Pablo Picasso, Albert Einstein, Rupert Murdoch. All can be said to have left their mark but will that mark still exist in 8,000 years time?

After Bicorp I headed for Valencia and the the Prehistory Museum. Ancient artifacts in large rooms bereft of people. Room after room with just me and a sleepy museum warden slouched in a chair. This is how London museums were before we started treating everything as a tourist attraction. No doubt government subsidies are required but at least the Valencia Museum fulfills the role of a museum; a space with the peace and quiet to stare and wonder at the provenance of exhibits.

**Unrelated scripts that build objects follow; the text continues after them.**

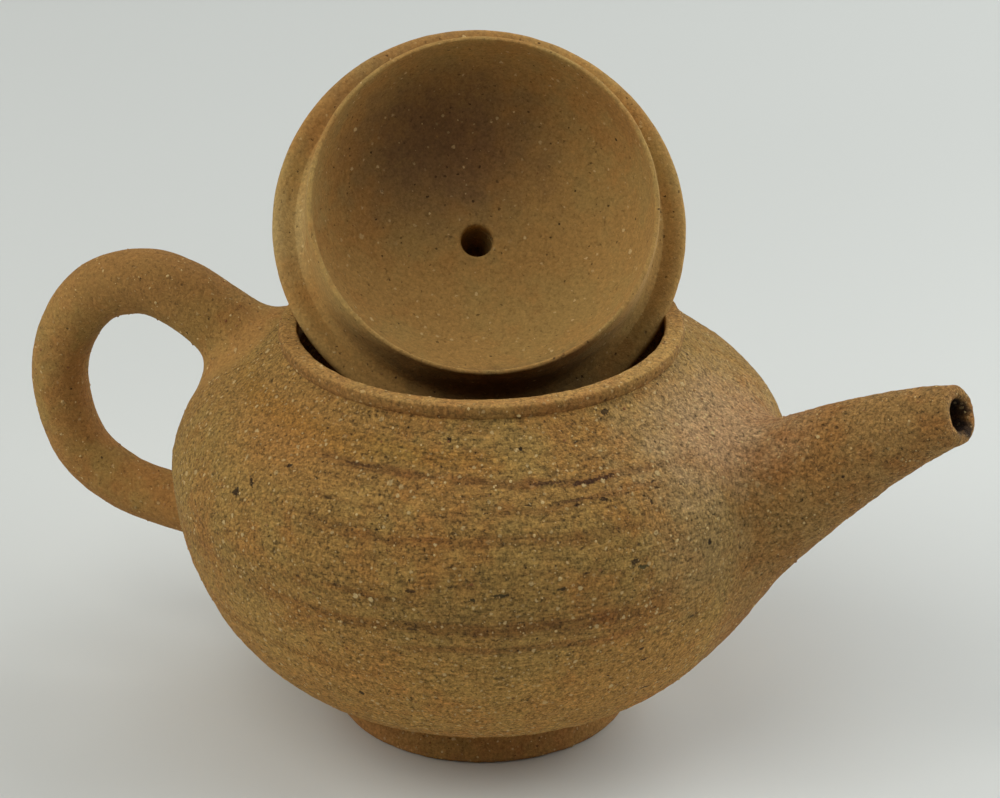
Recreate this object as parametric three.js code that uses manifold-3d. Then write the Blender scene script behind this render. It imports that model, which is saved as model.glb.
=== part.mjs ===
// A small hand-thrown clay teapot with its lid stood on edge in the mouth.
// Millimetres, +Z up, the spout along +X and the handle along -X. The origin is on the table,
// on the axis that the body is thrown about.
//
// The pot is luted together from a thrown body, a foot ring, a mouth collar, a spout with a
// pierced strainer behind it, and a pulled handle. The lid is a domed plate with a flange
// under it and a knob on top, and a steam vent runs through all of it.
import * as THREE from "three";
import { mergeVertices } from "three/addons/utils/BufferGeometryUtils.js";
import Module from "manifold-3d";

const wasm = await Module();
wasm.setup();

// Driving sizes
const BELLY_RADIUS = 45;
const BELLY_HEIGHT = 39.2; // where the body is widest
const BELLY_ROUNDNESS = 1.9; // exponent of the lower curve, 2 is an ellipse
const SHOULDER_ROUNDNESS = 1.77;
const SHOULDER_RADIUS = 36; // where the round of the shoulder runs out into a straight cone
const SHOULDER_CREST = { radius: 28.1, height: 55.6 }; // where that round would come level
const WALL = 3.2;
const SEAM = 0.3; // room for the slip between two luted pieces

const FOOT_HEIGHT = 6.6;
const FOOT_RADIUS = 21.8;
const FOOT_TOP_RADIUS = 20.7;
const FOOT_WIDTH = 4.2;
const FOOT_EDGE = 0.6;
const BASE_DROP = 3.2; // how far the base bulges down inside the foot ring
const FLOOR_THICKNESS = 3.6;

const RIM_HEIGHT = 60.5;
const MOUTH_RADIUS = 26.3;
const COLLAR_HEIGHT = 2.1;
const COLLAR_WIDTH = 2.6;
const COLLAR_EDGE = 0.6;

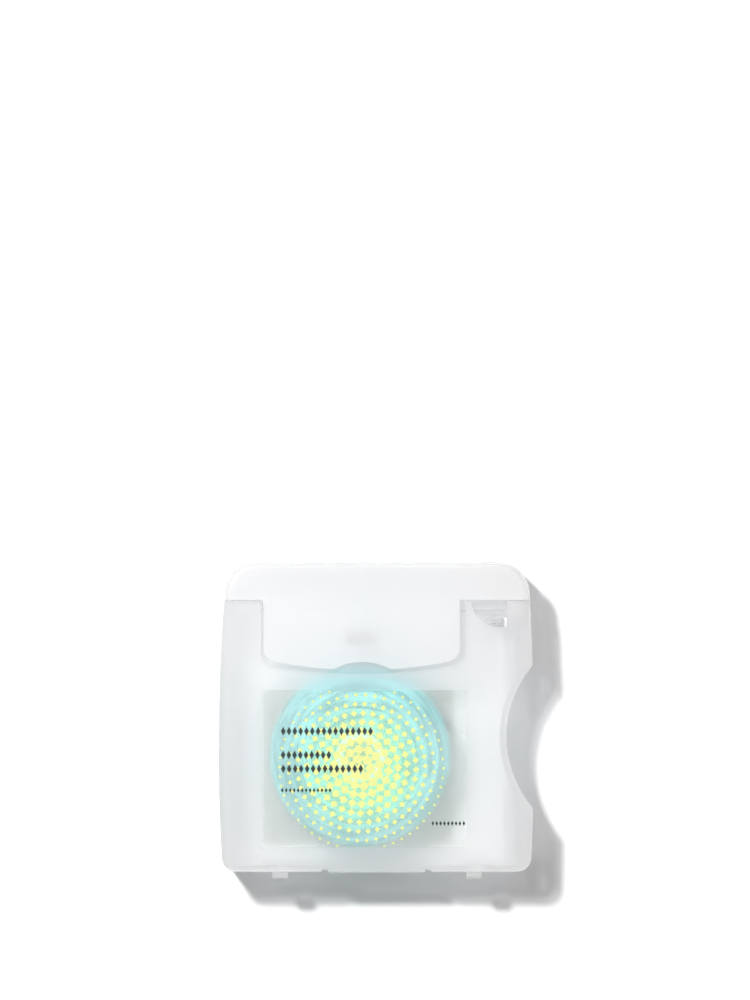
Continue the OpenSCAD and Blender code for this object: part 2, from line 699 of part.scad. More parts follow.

When I think about these trips I remember the images. The starry sky, the rocky roads and the caves. But I also think of the people; the Airbnb hosts. The teacher in Salamanca sitting by her warm stove watching Netflix on an iPad. The actor and the translator whose dreams of living in the countryside may be coming to a close. The woman in Seville fastidiously explaining which key fits which door. The Swiss couple who had raised their kids in Orkney and moved to Andalusia to provide foster care for troubled teenagers. The English woman sitting with her plate of food in the Spanish sun. The Spanish jewellery maker in tune with the land around her both past and present.

Every life a separate story and my life overlapping theirs for just one day. I know very little of their lives just as I know little of the lives of the people who had made the cave paintings or placed the stones. I suspect that they were not so different front us. El Brujo, the beekeeper and the people gathered on the hills at Almendres perhaps enjoying a bar-b-que on a moonlit night.